Ultimately, Congresswoman Eleanor Holmes Norton wants statehood for the District of Columbia. For now, though, she has continued to vigorously oppose and fight colleagues and others when it comes to home rule.
The longtime Democrat has called on her congressional colleagues to pursue national labeling legislation if they disagree with the merits of local labeling laws, doing so in the face of powerful multinational corporations led by Kimberly-Clark, which continue to aggressively lobby both parties in both chambers to block D.C.’s new wet-wipes labeling law with an appropriations rider.
Several cities and states have debated legislation similar to the District’s law regulating the labeling of personal hygiene products, particularly wet wipes, as safe to flush, Holmes’ office noted in a news release.
Under the Commerce Clause, Congress has the legitimate authority to regulate the labeling of consumer paper products shipped in interstate commerce, and could preempt state and local labeling laws.
“This is the first time in memory that multinational corporations have challenged a local D.C. law in Congress,” Norton said. “While we have previously faced conservative interest groups trying to bully the District, we are now confronted by companies wielding their economic power and campaign contributions to try to get [Congress] members to do their bidding.
“The District is not unique among cities and states in considering wipes labeling legislation, but it is unique in being subject to undemocratic abuse by Congress,” she said. “If members think local and state wipes labeling laws are bad policy, they should have the courage of their convictions to pursue national labeling legislation in the light of day, instead of trying to abuse Congress’ authority over the District through a hidden appropriations rider.”
The D.C. Council unanimously passed the law, the Nonwoven Disposable Products Act of 2016, and the mayor signed it, after the Council held a hearing with witnesses representing industry and wastewater utilities.

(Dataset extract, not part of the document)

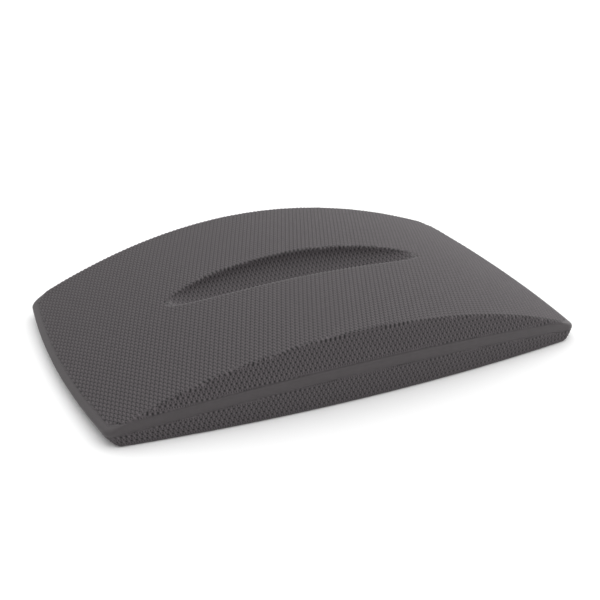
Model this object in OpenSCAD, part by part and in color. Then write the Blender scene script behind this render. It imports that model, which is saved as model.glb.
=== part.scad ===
// Rocking balance board of moulded foam, lying on its flat deck with its arched side up.
// X runs along the arch, Z is up, and the origin is the centre of the flat deck on the floor.
// A moulded skin covers the arch, its slot and its scoops. A second skin covers the lower walls
// and the deck, and a smooth band covers the joint between the two. A foam core fills them,
// and a stiff panel bonded inside the deck keeps it flat.

/* [Overall size] */
// Length over the bowed ends
board_l = 510; // [425:1:612]
// Width over the bowed long sides
board_w = 325; // [270:1:390]
// Height of the crown of the arch above the floor
crown_h = 72; // [60:1:87]

/* [Outline] */
// How far a long side bows out beyond its two corners
side_bow = 17; // [8:0.5:24]
// How far an end bows out beyond its two corners
end_bow = 10.5; // [4:0.5:18]
// Radius of the corners, seen from above
corner_r = 13; // [6:0.5:20]
// How far the foot of an end wall is set back under its rim
end_undercut = 12; // [4:0.5:15]
// How far the foot of a long wall is set back under the band
side_undercut = 1.5; // [0.5:0.1:4]

/* [Arch] */
// Height of the arch above the floor on the line through two corners
rim_h = 17.5; // [15:0.5:24]
// Radius of the slight camber of the arch across the board
camber_r = 5080; // [3000:10:9000]

/* [Scoops] */
// How far the ridge over a scoop is set back from the widest line
scoop_depth = 5.7; // [3:0.1:9]
// Radius of the hollow of a scoop, from its ridge down to the band
scoop_r = 150; // [110:1:220]
// Radius of a scoop seen from above
scoop_plan_r = 1520; // [1200:10:2000]

/* [Slot] */
// Length of the oval slot
slot_l = 278; // [200:1:320]
// Width of the slot at its middle
slot_w = 62; // [50:1:80]
// Depth of the slot at its middle, below the crown of the arch
slot_depth = 26; // [18:0.5:42]
// Radius between the slot's walls and its floor
slot_floor_r = 14; // [8:0.5:20]

/* [Edge band] */
// Height of the band's middle line at the middle of a long side
band_h = 33.7; // [28:0.1:42]
// How far the band falls from there to the line through two corners
band_drop = 18; // [12:0.1:22]
// Width of the band
band_w = 10; // [6:0.5:14]

/* [Layers] */
// Thickness of the two skins and the band
skin_t = 3; // [2:0.1:5]
// Length of the stiff panel
panel_l = 440; // [340:1:450]
// Width of the stiff panel
panel_w = 264; // [200:1:268]
// Thickness of the stiff panel
panel_t = 6; // [4:0.5:9]
// Corner radius of the stiff panel
panel_r = 20; // [8:1:40]

/* [Hidden] */
$fn = 360;
skin_colour = [0.30, 0.28, 0.28];
band_colour = [0.25, 0.24, 0.24];
foam_colour = [0.62, 0.61, 0.58];
panel_colour = [0.72, 0.58, 0.40];

// Half sizes, and the place of the four corners before they are rounded
half_l = board_l / 2;
half_w = board_w / 2;
corner_x = half_l - end_bow;
corner_y = half_w - side_bow;

// Radius of the arc that rises by `rise` over a chord of twice `half_chord`
function arc_r(half_chord, rise) = (half_chord * half_chord + rise * rise) / (2 * rise);
side_r = arc_r(corner_x, side_bow);
end_r = arc_r(corner_y, end_bow);
arch_r = arc_r(corner_x, crown_h - rim_h);
band_r = arc_r(corner_x, band_drop);
slot_floor_h = crown_h - slot_depth;

// Height of the arch over the middle of an end, where its wall stops leaning out
tip_h = crown_h - arch_r + sqrt(arch_r * arch_r - half_l * half_l);

// How far cutting shapes reach past the board, so that no face of theirs touches it
past = 20;
top_h = crown_h + past;

// Distance of a side's and an end's arc centre from the middle of the board
side_centre = side_r - half_w;
end_centre = end_r - half_l;

// Centre of the rounding of the corner at +X +Y. It is corner_r inside both of the arcs.
centres_gap = norm([side_centre, end_centre]);
side_reach = side_r - corner_r;
end_reach = end_r - corner_r;
along = (pow(side_reach, 2) - pow(end_reach, 2) + pow(centres_gap, 2)) / (2 * centres_gap);
across = sqrt(side_reach * side_reach - along * along);
round_x = (across * side_centre - along * end_centre) / centres_gap;
round_y = (across * end_centre + along * side_centre) / centres_gap - side_centre;

// Directions from the two arc centres through the centre of the rounding
to_side = [round_x, round_y + side_centre] / side_reach;
to_end = [round_x + end_centre, round_y] / end_reach;

// Everything below the arch, cambered across the board, with its skin of `inset` taken off
module under_arch(inset) {
    translate([0, 0, crown_h - arch_r])
        rotate([90, 0, 0])
            rotate_extrude($fn = 720)
                intersection() {
                    translate([arch_r - camber_r, 0])
                        circle(r = camber_r - inset, $fn = 1440);
                    translate([0, -half_w - past])
                        square([arch_r + past, board_w + 2 * past]);
                }
}

// A drum whose wall leans out from its foot up to `lean_h`, and is upright above that
module leaning_drum(r, foot_in, lean_h) {
    rotate_extrude($fn = 1440)
        polygon([
            [0, 0],
            [r - foot_in, 0],
            [r, lean_h],
            [r, top_h],
            [0, top_h]
        ]);
}

// What lies outside the rounding of the corner at +X +Y
module corner_offcut(inset) {
    rounding = [round_x, round_y];
    linear_extrude(top_h)
        difference() {
            polygon([
                rounding,
                rounding + (corner_r + past) * to_side,
                rounding + 3 * (corner_r + past) * [1, 1] / sqrt(2),
                rounding + (corner_r + past) * to_end
            ]);
            translate(rounding)
                circle(r = corner_r - inset);
        }
}

// The outline with its four bowed walls and round corners, taller than the board
module walls(inset) {
    difference() {
        intersection() {
            translate([0, -side_centre, 0])
                leaning_drum(side_r - inset, side_undercut, band_h);
            translate([0, side_centre, 0])
                leaning_drum(side_r - inset, side_undercut, band_h);
            translate([-end_centre, 0, 0])
                leaning_drum(end_r - inset, end_undercut, tip_h);
            translate([end_centre, 0, 0])
                leaning_drum(end_r - inset, end_undercut, tip_h);
        }
        for (mx = [0, 1], my = [0, 1])
            mirror([mx, 0, 0])
                mirror([0, my, 0])
                    corner_offcut(inset);
    }
}

// Everything below one edge of the band: `side` is 1 for its upper edge and -1 for its lower one
module under_band(side) {
    r = band_r + side * band_w / 2;
    translate([0, 0, band_h - band_r])
        rotate([90, 0, 0])
            cylinder(r = r, h = board_w + 2 * past, center = true, $fn = 1440);
}

// The hollow cut from the long side at +Y, which the ridge of the arch overlooks
module scoop(inset) {
    ring_r = scoop_plan_r + scoop_r;
    ridge_y = half_w - scoop_depth;
    difference() {
        translate([0, ridge_y - scoop_plan_r, 0])
            rotate_extrude($fn = 1440)
                intersection() {
                    translate([ring_r, crown_h])
                        circle(r = scoop_r + inset);
                    translate([scoop_plan_r - past, 0])
                        square([4 * past, top_h]);
                }
        translate([0, 0, -inset])
            under_band(1);
    }
}

// The oval pocket in the arch. Its walls are upright down to the rounding of its floor
module slot(inset) {
    half_slot_l = slot_l / 2 + inset;
    half_slot_w = slot_w / 2 + inset;
    floor_r = slot_floor_r + inset;
    floor_h = slot_floor_h - inset;
    scale([half_slot_l / half_slot_w, 1, 1])
        rotate_extrude()
            union() {
                translate([half_slot_w - floor_r, floor_h + floor_r])
                    circle(r = floor_r, $fn = 96);
                translate([0, floor_h])
                    square([half_slot_w - floor_r, top_h - floor_h]);
                translate([0, floor_h + floor_r])
                    square([half_slot_w, top_h - floor_h - floor_r]);
            }
}

// The whole outer form, with a skin of `inset` taken off everywhere
module form(inset = 0) {
    difference() {
        intersection() {
            under_arch(inset);
            walls(inset);
            translate([0, 0, inset + top_h / 2])
                cube([board_l + past, board_w + past, top_h], center = true);
        }
        scoop(inset);
        mirror([0, 1, 0])
            scoop(inset);
        slot(inset);
    }
}

// The outer form with the core taken out of it
module skin() {
    difference() {
        form();
        form(skin_t);
    }
}

// What the upper skin leaves to the two pieces below it. It keeps the lining of a slot that is
// deep enough to reach below the band
module below_upper_skin() {
    difference() {
        under_band(1);
        slot(skin_t);
    }
}

// The textured cover of the arch, lining its slot and scoops down to the band
module upper_skin() {
    color(skin_colour)
        difference() {
            skin();
            below_upper_skin();
        }
}

// The smooth strip that covers the joint between the skins, all the way round
module edge_band() {
    color(band_colour)
        difference() {
            intersection() {
                skin();
                below_upper_skin();
            }
            under_band(-1);
        }
}

// The textured tray below the band: its low walls and the flat deck
module lower_skin() {
    color(skin_colour)
        difference() {
            intersection() {
                skin();
                under_band(-1);
            }
            slot(skin_t);
        }
}

// The flat panel's solid, which is also the pocket for it in the core
module panel_solid() {
    straight_l = panel_l - 2 * panel_r;
    straight_w = panel_w - 2 * panel_r;
    translate([0, 0, skin_t])
        linear_extrude(panel_t)
            union() {
                square([panel_l, straight_w], center = true);
                square([straight_l, panel_w], center = true);
                for (x = [-1, 1], y = [-1, 1])
                    translate([x * straight_l / 2, y * straight_w / 2])
                        circle(r = panel_r);
            }
}

// The foam that fills the skins, with a pocket for the panel
module foam_core() {
    color(foam_colour)
        difference() {
            form(skin_t);
            panel_solid();
        }
}

// The stiff panel bonded to the inside of the deck
module stiffener_panel() {
    color(panel_colour)
        panel_solid();
}

upper_skin();
edge_band();
lower_skin();
foam_core();
stiffener_panel();
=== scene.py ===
"""The looks of a rocking balance board of moulded foam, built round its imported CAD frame.

The textured skins and the smooth band are meshed here with the relief of the moulded surface in
the mesh itself. Lengths are millimetres, and become metres as each mesh is made.
"""

import math

import bpy
import numpy as np
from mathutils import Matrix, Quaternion, Vector
from mathutils.geometry import delaunay_2d_cdt
from mathutils.kdtree import KDTree

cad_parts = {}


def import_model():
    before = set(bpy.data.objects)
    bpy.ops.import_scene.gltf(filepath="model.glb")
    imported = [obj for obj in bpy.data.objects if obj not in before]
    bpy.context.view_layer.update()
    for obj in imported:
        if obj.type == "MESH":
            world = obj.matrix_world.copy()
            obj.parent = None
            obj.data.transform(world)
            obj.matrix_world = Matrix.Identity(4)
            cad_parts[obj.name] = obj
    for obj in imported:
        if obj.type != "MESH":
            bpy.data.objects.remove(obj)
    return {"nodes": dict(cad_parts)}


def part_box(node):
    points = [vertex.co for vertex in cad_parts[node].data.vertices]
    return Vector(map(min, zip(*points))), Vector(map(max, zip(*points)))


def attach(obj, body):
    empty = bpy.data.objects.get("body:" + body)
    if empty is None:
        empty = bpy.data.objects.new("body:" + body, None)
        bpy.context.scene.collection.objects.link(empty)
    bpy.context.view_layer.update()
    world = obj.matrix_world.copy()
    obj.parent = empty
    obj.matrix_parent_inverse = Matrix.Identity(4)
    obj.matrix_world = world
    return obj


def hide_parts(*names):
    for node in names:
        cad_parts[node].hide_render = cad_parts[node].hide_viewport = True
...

In letters to Norton, the National Association of Clean Water Agencies, which represents water utilities across the country, and DC Water expressed their strong support for D.C.’s law, indicating that wet wipes cause serious problems and create significant costs for ratepayers, the federal government, sewer systems, workers, waterways, homeowners and businesses.
In another move to defend home rule, Norton filed an amendment to the fiscal year 2018 National Defense Authorization Act — H.R. 2810 — to give D.C. home-rule authority over the D.C. National Guard.
Norton’s amendment is the same text as her bill, the District of Columbia National Guard Home Rule Act, which would give the D.C. mayor the authority that the chief executive of states and territories have over their Guards, according to a statement.
The mayor would be able to deploy the D.C. National Guard during local emergencies, including natural disasters and civil disturbances unrelated to national or homeland security, after consultation with the Commanding General of the D.C. National Guard.
The president of the United States would retain final authority over federal matters.
Currently, the president controls the D.C. National Guard for both national and local purposes.
Norton earlier succeeded in getting authority for the Commanding General of the D.C. National Guard, rather than only the president, to deploy the Guard in order to avoid the federal bureaucracy necessary to call up the D.C. National Guard.
“D.C.’s mayor has the necessary expertise and knowledge of our city to make the best decision on when and how to deploy our National Guard for local matters, such as natural disasters,” Norton said. “My bill would make the D.C. National Guard a more localized force that is able to react quickly to local emergencies, while still keeping the Commanding General in the decision-making process, and preserving the president as the final authority over federal matters.
“All we are asking for is the same authority for the D.C.’s mayor that chief executives of states and U.S. territories have over their Guards,” she said.
The congresswoman has been advocating for years for statehood and has been at the forefront of the push for D.C.’s independence. Last month, Norton expressed disappointment that a bill contained anti-home rule riders to prohibit the District from spending its local funds on abortion services for low-income women and marijuana commercialization, as well as repealed D.C.’s budget autonomy referendum.
“While no anti-home rule riders are acceptable, the absence of several threatened riders, including on medical aid-in-dying and wet wipes, in the base bill is helpful as we prepare for markup,” Norton said. “Members who want to try to block additional local D.C. laws will now have to do so in the light of day and sign their name to the amendment.”